李:文学是语言的艺术。在大小知识分子这个环境里,言语间引经据典是一种话语常态。但它是为性格刻划服务的,这不是“知识分子腔"。如对于天玫这个长年生活在农村又饱读诗书的小知识分子来说,惯于掉书袋和满口民间方言谚语己经是她的语言习惯和"性格语言“。这样写,可以使人物更有个性,语言更生动。作者只想以此表现他们的性格,如果说给读者有什么启示,那就是读书要象久思、天玫那样,每读一书,都要认真读、记,据之为己有,成为知识财富,不可过目而忘。实际上这些名言和“材料典故”都是从我的读书卡片和读书笔记上摘录下来的。它们是作者的知识积累和语言财富。

姚:在《花农》中,投身农村教育事业的柴久思、心术不正的曹梦得、英国资本家儿子詹姆斯、凉山逃婚娃子厝尔金、口齿伶俐思维敏捷的石天玫、终身行端守正的老馆长等等,这些人物是否有现实原型?您觉得这些人物是否具有一定的典型性?

李:小说的大学背景(川大)不点自明,你问人物有原型否,这个问题有点敏感。但我可以真实地告诉你,故事、人物都是虚构的,但若完全没有生活体验,也是编不出来的。比如那位徐校长和他小脚妻子的故事就是真实的。老一代知识分子如50年代从英美归国的赵楷行教授、黛泽远教授身上表现出的爱国主义情操和正派的品格,也是有所本的。还有很多细节及人物语言,没长期生活在大学,也是写不出来的。重要的是艺术概括,作品达到的应该是艺术真实。
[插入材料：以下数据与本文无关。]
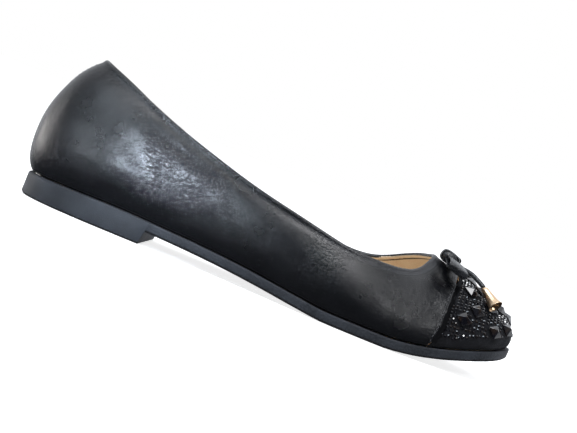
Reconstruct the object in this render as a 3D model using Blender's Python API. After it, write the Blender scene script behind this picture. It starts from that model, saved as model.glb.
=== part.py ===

姚:在小说中,您用了较多笔墨去描写这些青年知识分子之间的男女情感,您甚至在写天玫对欧阳的感情关系时,不止一处有性暗示的笔墨。您如何看待小说中这种情感描写?

李:鲁迅曾说"张资平的小说=△"。讽刺张资平凡写小说必写三角关系,为写爱情而写爱情。书中写了四个正当龄的健康又美丽如花的女生的感情故事。小说中人物的情感应该说是在社会大环境下,在情节发展中自然而然产生的,既无法避免,也不能人为强写。爱情之美,是艺术作品的永恒的主题。

姚:您在《后记》中引用阿.托尔斯泰的话:“没有情节的戏是思想和见解的坟墓。”《花农》注意情节描写、结构变化和文学语言的运用,以增强小说的可读性,“希望更的青年读者拿起纸质本。”对这一点,我们非常赞同。